I loved paging through the Whole Earth Catalog when I was a kid. Our hippie neighbors had one and it was a point of interest whenever I was over to play with their kids. I look at it now and see an endless supply of interesting collage fodder.
Finally, Arnold. I love his sense of humor and he does have a lot of sage advice. I saw a clip yesterday where people thought they were talking to an Arnold AI, but it was really him inside the booth giving advice. He popped out to surprise them, and it was all very heartwarming.
The Judi Dench video you shared floored me. I had tears welling up. Such grace and depth and yet she was almost like a shy, young girl receiving praise when the applause started. She seems like a truly beautiful person. Now, I want to go watch the Cranford series again... or maybe Ladies in Lavender.

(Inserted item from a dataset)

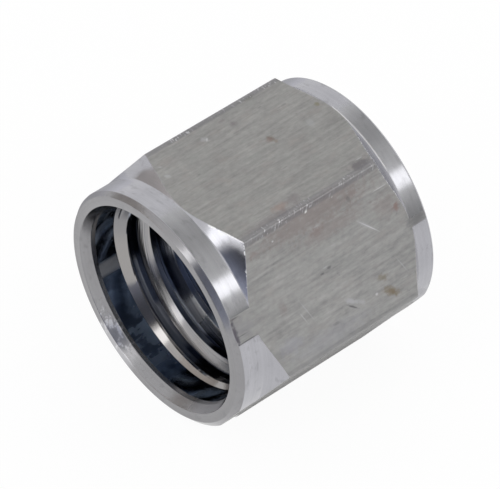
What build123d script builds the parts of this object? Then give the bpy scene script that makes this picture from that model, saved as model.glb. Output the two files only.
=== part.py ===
"""Threaded protection cap: one piece turned from hexagon bar, millimetres, +Z up.

The cap lies on one flat of its hexagon with its axis along Y and its open end
towards -Y. The origin is on the surface that it lies on, under mid-length.
"""
import os
from math import cos, radians, tan

from build123d import *

# Hexagon bar
across_flats = 17.0
overall_length = 16.7
corner_radius = 0.2

# Turned ends: each band stands just proud of the flats, behind it a steep conical shoulder
band_proud = 0.1
front_band_length = 2.0
rear_band_length = 1.4
shoulder_angle = 50.0
rear_bevel = 0.15

# Open face: a flat land, bevelled on the outside
face_bevel_depth = 0.4
face_bevel_width = 0.35

# Internal thread, M14 x 1.5, left at its minor diameter
thread_major_diameter = 14.0
thread_pitch = 1.5
minor_depth_per_pitch = 1.0825
thread_length = 7.0

# Bore in front of and behind the thread
counterbore_clearance = 0.45
counterbore_length = 1.85
mouth_taper_length = 0.7
mouth_taper_width = 0.375
countersink_angle = 45.0
drill_point_angle = 118.0

# Radii, from the bar and the thread
flat_radius = across_flats / 2
corner_reach = flat_radius / cos(radians(30))
band_radius = flat_radius + band_proud
thread_radius = (thread_major_diameter - minor_depth_per_pitch * thread_pitch) / 2
counterbore_radius = (thread_major_diameter + counterbore_clearance) / 2
mouth_radius = counterbore_radius + mouth_taper_width

# Depths of the bore, from the open face
counterbore_depth = mouth_taper_length + counterbore_length
countersink_depth = (counterbore_radius - thread_radius) / tan(radians(countersink_angle))
thread_start = counterbore_depth + countersink_depth
thread_end = thread_start + thread_length
drill_point_depth = thread_radius / tan(radians(drill_point_angle / 2))

# Planes on the cap's axis: one across it, one along it with depth and radius as x and y
open_face = Vector(0, -overall_length / 2, flat_radius)
across_axis = Plane(origin=open_face, x_dir=(1, 0, 0), z_dir=(0, 1, 0))
along_axis = Plane(origin=open_face, x_dir=(0, 1, 0), z_dir=(1, 0, 0))
cap_axis = Axis(open_face, (0, 1, 0))

with BuildPart() as cap:
    # Hexagon bar, cut to length
    with BuildSketch(across_axis) as bar_section:
        RegularPolygon(radius=flat_radius, side_count=6, major_radius=False)
        fillet(bar_section.vertices(), radius=corner_radius)
    extrude(amount=overall_length)

    # Turned outside: the cones run out on the six flats in curves
    shoulder_rise = corner_reach - band_radius
    shoulder_length = shoulder_rise / tan(radians(shoulder_angle))
    rear_band_start = overall_length - rear_band_length
    with BuildSketch(along_axis) as turned_profile:
        with BuildLine():
            Polyline(
                (0, 0),
                (0, band_radius - face_bevel_width),
                (face_bevel_depth, band_radius),
                (front_band_length, band_radius),
                (front_band_length + shoulder_length, corner_reach),
                (rear_band_start - shoulder_length, corner_reach),
                (rear_band_start, band_radius),
                (overall_length - rear_bevel, band_radius),
                (overall_length, band_radius - rear_bevel),
                (overall_length, 0),
                close=True,
            )
        make_face()
    revolve(axis=cap_axis, mode=Mode.INTERSECT)

    # Blind bore: tapered mouth, counterbore, countersink, thread bore, drill point
    with BuildSketch(along_axis) as bore_profile:
        with BuildLine():
            Polyline(
                (0, 0),
                (0, mouth_radius),
                (mouth_taper_length, counterbore_radius),
                (counterbore_depth, counterbore_radius),
                (thread_start, thread_radius),
                (thread_end, thread_radius),
                (thread_end + drill_point_depth, 0),
                close=True,
            )
        make_face()
    revolve(axis=cap_axis, mode=Mode.SUBTRACT)

cap.part.label = "cap"
os.makedirs("parts", exist_ok=True)
export_step(cap.part, "parts/cap.step")
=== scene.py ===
"""Threaded protection cap in bright steel: the finished cap and its studio.

The cap lies on one flat of its hexagon with its axis along Y and its open end
towards -Y. Sizes in the classes are millimetres and become metres where a mesh
is made. Angles round the axis start at the top and turn towards +X.
"""
import logging
import math
from dataclasses import dataclass, field
from enum import Enum
from typing import Any, Callable, Union

import bmesh
import bpy
from mathutils import Matrix, Vector


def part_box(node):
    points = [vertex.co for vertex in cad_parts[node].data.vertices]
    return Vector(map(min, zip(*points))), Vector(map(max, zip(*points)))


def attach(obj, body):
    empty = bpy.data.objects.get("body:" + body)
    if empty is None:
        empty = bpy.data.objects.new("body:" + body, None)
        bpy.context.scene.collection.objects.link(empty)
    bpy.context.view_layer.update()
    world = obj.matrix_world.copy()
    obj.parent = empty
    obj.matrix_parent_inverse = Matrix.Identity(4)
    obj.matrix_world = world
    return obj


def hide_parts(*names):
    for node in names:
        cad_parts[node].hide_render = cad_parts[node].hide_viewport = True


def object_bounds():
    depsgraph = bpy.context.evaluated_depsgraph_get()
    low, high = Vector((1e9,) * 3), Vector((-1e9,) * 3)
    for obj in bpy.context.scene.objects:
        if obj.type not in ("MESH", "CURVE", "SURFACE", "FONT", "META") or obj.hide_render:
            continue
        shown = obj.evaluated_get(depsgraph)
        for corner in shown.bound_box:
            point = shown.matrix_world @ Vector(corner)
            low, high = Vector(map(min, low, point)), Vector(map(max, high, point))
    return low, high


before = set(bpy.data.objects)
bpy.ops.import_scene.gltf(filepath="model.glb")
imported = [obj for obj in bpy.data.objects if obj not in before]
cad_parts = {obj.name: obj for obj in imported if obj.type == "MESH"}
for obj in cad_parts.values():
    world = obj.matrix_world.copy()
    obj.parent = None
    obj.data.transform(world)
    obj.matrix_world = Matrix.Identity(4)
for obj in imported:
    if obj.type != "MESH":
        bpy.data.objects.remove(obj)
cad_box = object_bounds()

MM = 0.001
BODY = "root"
CAD_NODE = "cap"
MERGE_DISTANCE = 0.0012 * MM
SHARP_ANGLE = math.radians(9)
FLAT_RADIUS = 8.5
PITCH = 1.5

log = logging.getLogger("threaded_cap")


class Zone(Enum):
    """The part of the cap that a face belongs to, in the order of its material slots."""

    FLATS = 0
    TURNED = 1
    FACE = 2
    BORE = 3


# Node trees


class Signal:
    """One output of a node tree, which takes part in Python expressions."""

    def __init__(self, graph: "Graph", socket: bpy.types.NodeSocket) -> None:
        """Keeps the graph that new nodes go to, and the socket itself."""
        self.graph = graph
        self.socket = socket

    def __add__(self, other: "Operand") -> "Signal":
        """self + other."""
        return self.graph.math("ADD", self, other)

    def __sub__(self, other: "Operand") -> "Signal":
        """self - other."""
        return self.graph.math("SUBTRACT", self, other)

    def __rsub__(self, other: "Operand") -> "Signal":
        """other - self."""
        return self.graph.math("SUBTRACT", other, self)

    def __mul__(self, other: "Operand") -> "Signal":
        """self * other."""
        return self.graph.math("MULTIPLY", self, other)

    def __truediv__(self, other: "Operand") -> "Signal":
        """self / other."""
        return self.graph.math("DIVIDE", self, other)

    def __rtruediv__(self, other: "Operand") -> "Signal":
        """other / self."""
        return self.graph.math("DIVIDE", other, self)

    __radd__ = __add__
    __rmul__ = __mul__

    def ramp(self, low: float, high: float) -> "Signal":
        """A smooth step.

        Args:
            low: the value where the step is 0.
            high: the value where it is 1, which may be the smaller of the two.

        Returns:
            The step, between 0 and 1.
        """
        sockets = {"Value": self, "From Min": min(low, high), "From Max": max(low, high)}
        smooth = {"interpolation_type": "SMOOTHSTEP"}
        step = self.graph.output("ShaderNodeMapRange", sockets, smooth)
        return step if low < high else 1 - step

    def clamp(self) -> "Signal":
        """The value held between 0 and 1."""
        return self.graph.math("MAXIMUM", self.graph.math("MINIMUM", self, 1.0), 0.0)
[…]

And dear Coconut... what can I say? I would be so distracted as well. We have a Barred owl who frequents our yard in the wee hours of the morning. I'm not 100% what type of owl Coconut is, but if you haven't heard the sounds the Barred owl makes, Google it. It's a terrifying sound to be awoken by. Doesn't even sound like a bird.
I fully love NO!VEMBER. Putting that into effect now. I need it. Bad.
I just reread Austin's pages on Commonplace books and indexing and had a thought that my whole house is a Commonplace Book with different writing/art projects of words/images and that it would be a good idea to make a massive index of it all. Thank you Austin, for PERMISSION, to accumulate creative work--and let juxtapositions happen by themselves.
I like to say "not yet" to things. I can still say no to someone but it's a way for me to give myself a little bit of an out if I want to pursue it in the future. I keep a list. It's quite nerdy, I know. But I do find that it reduces a little bit of the anxiety of missing out. If it's not the right opportunity now, I can re-evaluate in the future. It doesn't always work - if something is time-sensitive or a one-time opportunity, for example. But it helps the majority of the time.